* **DATASET CONTENT**
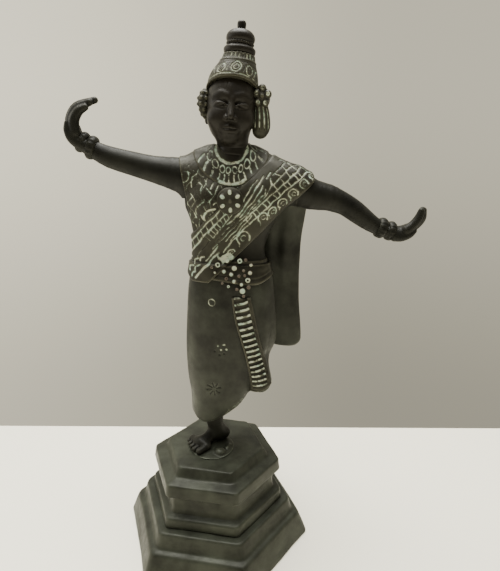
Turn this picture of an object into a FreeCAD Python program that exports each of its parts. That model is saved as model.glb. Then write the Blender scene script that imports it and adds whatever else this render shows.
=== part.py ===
import FreeCAD, Part

import math
import os

# A cast bronze statuette of a temple dancer on a stepped six-sided base.
# Row frame: +Z up, origin at the middle of the base's underside, front of the base towards -Y.
# The figure has its own frame, turned a little about +Z: u to the figure's left, v to its back.
# All lengths are millimetres.

Vector = FreeCAD.Vector
Rotation = FreeCAD.Rotation
Placement = FreeCAD.Placement

doc = FreeCAD.newDocument("TempleDancer")
sheet = doc.addObject("Spreadsheet::Sheet", "dims")
values = {}


def dimension(alias, value):
    """One driving dimension: a plain number in the sheet, with a word as its alias."""
    row = len(values) + 1
    sheet.set(f"A{row}", alias)
    sheet.set(f"B{row}", f"{value}")
    sheet.setAlias(f"B{row}", alias)
    values[alias] = value
    return value


# ---------------------------------------------------------------- driving dimensions

BASE = {
    "plinth_foot_radius": 85.0,
    "plinth_low_ledge_radius": 76.4,
    "plinth_high_foot_radius": 71.0,
    "plinth_high_top_radius": 67.4,
    "plinth_low_height": 22.0,
    "plinth_height": 35.0,
    "plinth_deck_height": 16.0,
    "pedestal_foot_radius": 61.0,
    "pedestal_step_radius": 59.4,
    "pedestal_step_height": 44.7,
    "waist_radius": 52.6,
    "slab_low_height": 63.8,
    "slab_low_radius": 59.0,
    "slab_rim_radius": 57.0,
    "slab_rim_height": 74.7,
    "riser_low_radius": 46.9,
    "riser_low_height": 76.3,
    "plate_radius": 43.5,
    "base_height": 84.0,
    "cast_wall": 6.0,
    "edge_rounding": 0.9,
    "stud_radius": 4.0,
    "stud_length": 36.0,
    "stud_drop": 18.0,
    "washer_radius": 11.0,
    "washer_thickness": 2.0,
    "nut_radius": 7.5,
    "nut_thickness": 6.5,
    "pin_radius": 2.5,
    "pin_length": 12.0,
    "pin_circle": 47.0,
}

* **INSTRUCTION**
Repeat the material above exactly.

* **RESULT**
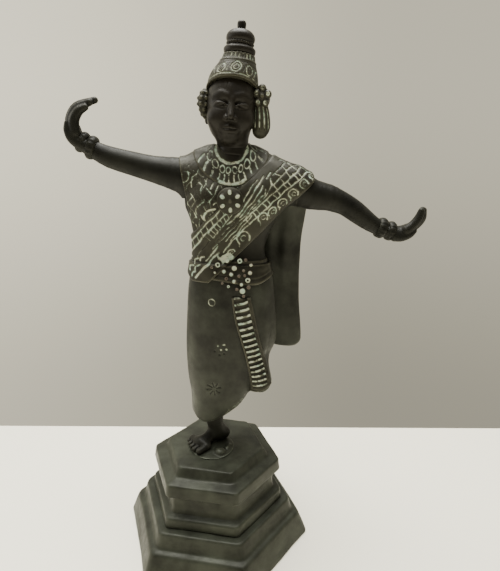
Turn this picture of an object into a FreeCAD Python program that exports each of its parts. That model is saved as model.glb. Then write the Blender scene script that imports it and adds whatever else this render shows.
=== part.py ===
import FreeCAD, Part

import math
import os

# A cast bronze statuette of a temple dancer on a stepped six-sided base.
# Row frame: +Z up, origin at the middle of the base's underside, front of the base towards -Y.
# The figure has its own frame, turned a little about +Z: u to the figure's left, v to its back.
# All lengths are millimetres.

Vector = FreeCAD.Vector
Rotation = FreeCAD.Rotation
Placement = FreeCAD.Placement

doc = FreeCAD.newDocument("TempleDancer")
sheet = doc.addObject("Spreadsheet::Sheet", "dims")
values = {}


def dimension(alias, value):
    """One driving dimension: a plain number in the sheet, with a word as its alias."""
    row = len(values) + 1
    sheet.set(f"A{row}", alias)
    sheet.set(f"B{row}", f"{value}")
    sheet.setAlias(f"B{row}", alias)
    values[alias] = value
    return value


# ---------------------------------------------------------------- driving dimensions

BASE = {
    "plinth_foot_radius": 85.0,
    "plinth_low_ledge_radius": 76.4,
    "plinth_high_foot_radius": 71.0,
    "plinth_high_top_radius": 67.4,
    "plinth_low_height": 22.0,
    "plinth_height": 35.0,
    "plinth_deck_height": 16.0,
    "pedestal_foot_radius": 61.0,
    "pedestal_step_radius": 59.4,
    "pedestal_step_height": 44.7,
    "waist_radius": 52.6,
    "slab_low_height": 63.8,
    "slab_low_radius": 59.0,
    "slab_rim_radius": 57.0,
    "slab_rim_height": 74.7,
    "riser_low_radius": 46.9,
    "riser_low_height": 76.3,
    "plate_radius": 43.5,
    "base_height": 84.0,
    "cast_wall": 6.0,
    "edge_rounding": 0.9,
    "stud_radius": 4.0,
    "stud_length": 36.0,
    "stud_drop": 18.0,
    "washer_radius": 11.0,
    "washer_thickness": 2.0,
    "nut_radius": 7.5,
    "nut_thickness": 6.5,
    "pin_radius": 2.5,
    "pin_length": 12.0,
    "pin_circle": 47.0,
}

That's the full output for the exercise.